Besa takes this argument a little further.
"Club members have even started to sell their seat to others, specially to tourists, just to make money," he says. At Camp Nou, members can apply for the exclusive right to use a seat every season: traditionally, local fans felt that those seats were something of their own and would only lend them to relatives or close friends.
"This marketing of seats is totally new, it had never happened before," says Besa. "The Catalan fans' mentality used to be completely against such behavior."
So, how can Barça fight back and reconquer the hearts of their fans when the bond seems so broken? Some supporters suggest changes in the way seats are assigned during the season; others plead for lower prices, especially for the youngest and most active fans.
Jofre Mateu, a former professional footballer who grew up in the renowned La Masia youth academy, and made his first-team debut for Barcelona in 1998, has another idea on how the club can engage its supporters.
"Back when I started playing, we had no guidelines from the board regarding politics,” he told VICE Sports. "Now, however, everything has changed quite much.

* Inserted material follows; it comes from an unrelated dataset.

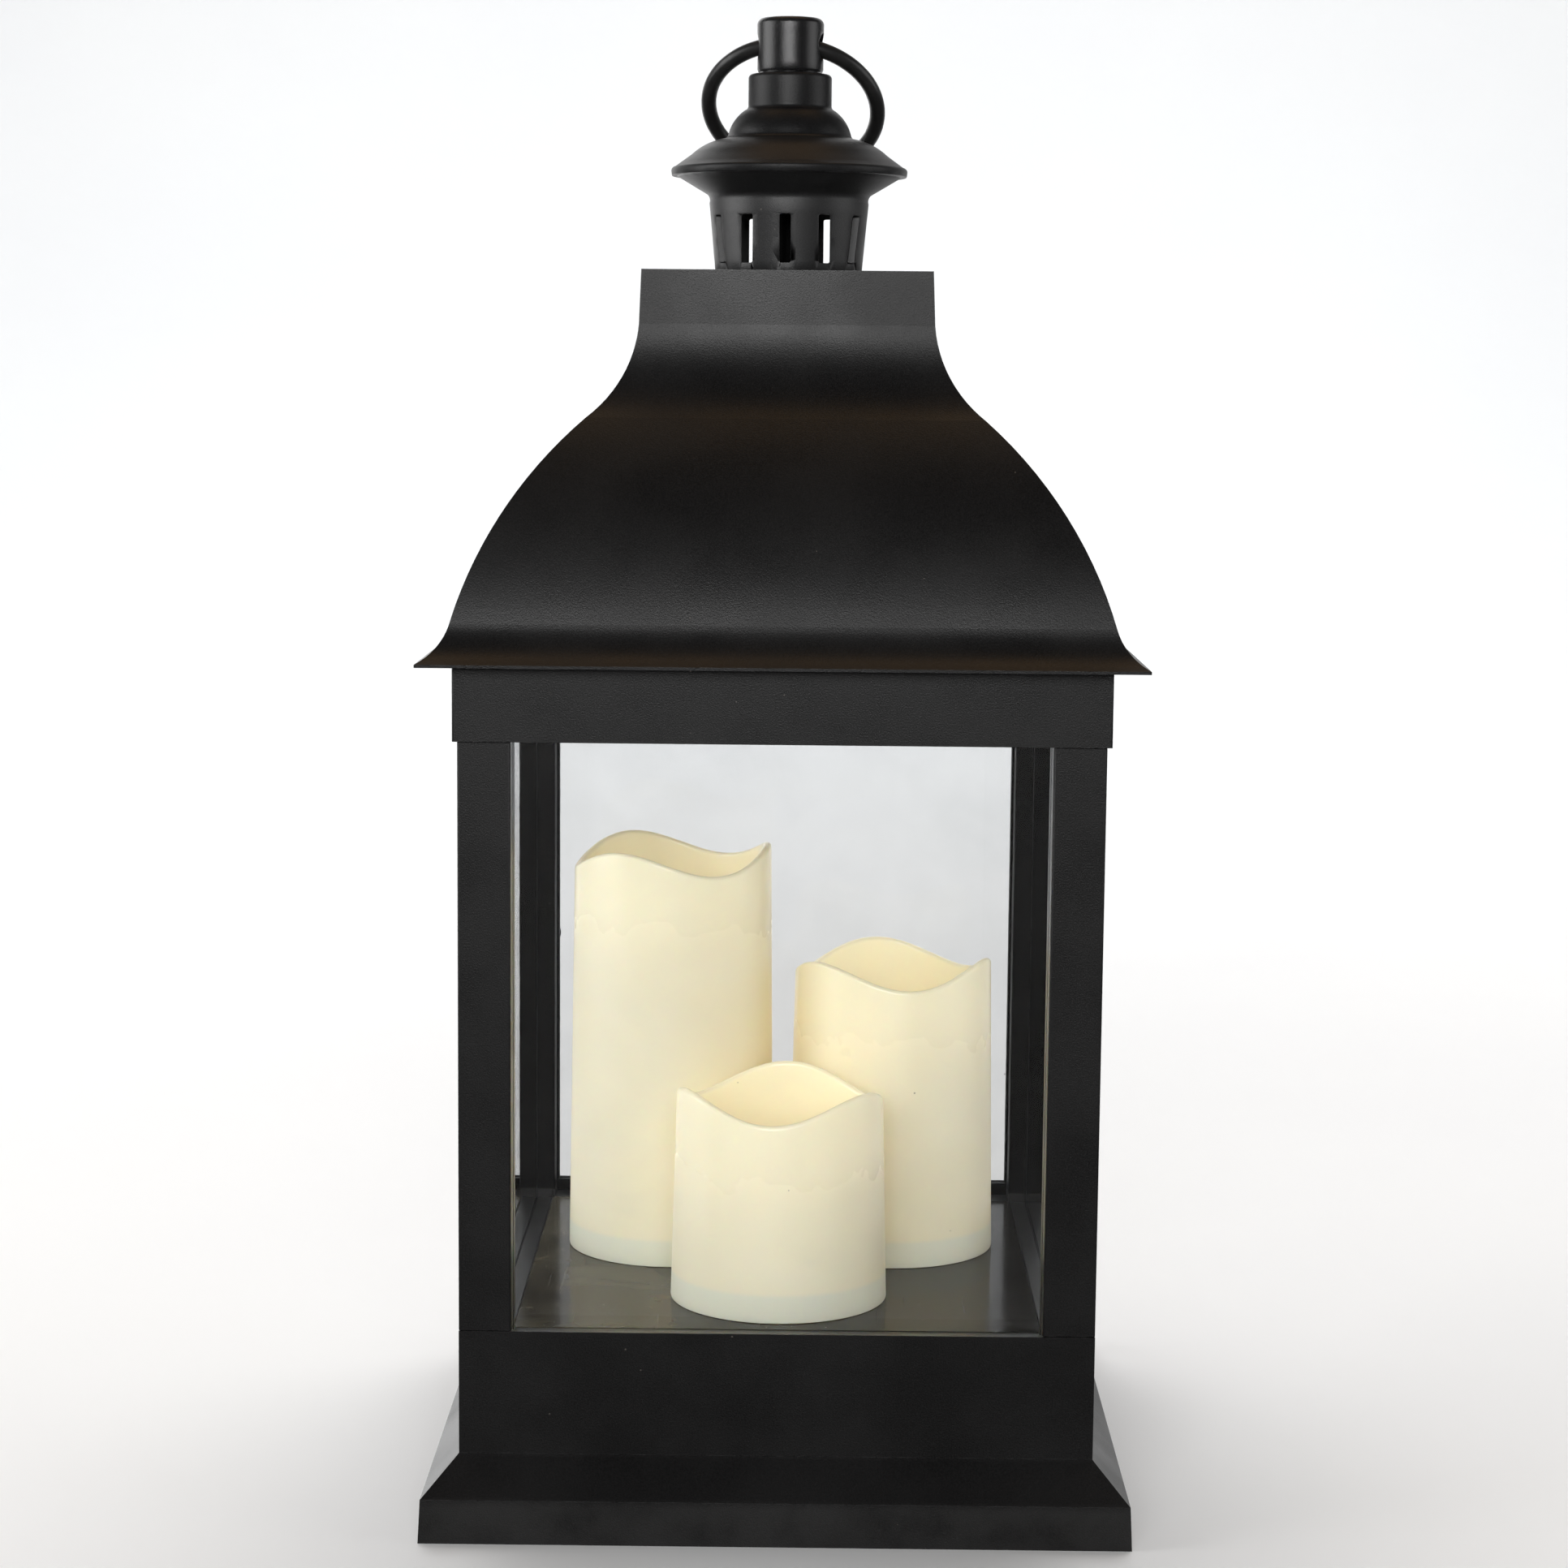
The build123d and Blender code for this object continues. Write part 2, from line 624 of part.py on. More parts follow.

On the one hand, players love to appear in the media as much as possible, but on the other hand, they rarely dare to give their opinion on politics: journalists are always eager to manipulate any declaration to get good headlines."
"Barça just cannot stay out of what is going on in the country,” he added. "Being one of Catalonia's most important institutions, the club must simply get involved."
Given the current conditions, and the results of yet another election affirming the Catalan desire for independence, the away game against arch-rivals Real Madrid this Saturday might offer another opportunity for Barça to win the crowds back...although even a clear victory at the Santiago Bernabéu might not be enough.
"Yes, I will definitely watch the Madrid-Barça game on TV with all my passion this weekend," says Sánchez. "But I'm sorry, I'm not going back to Camp Nou... at least until 2018".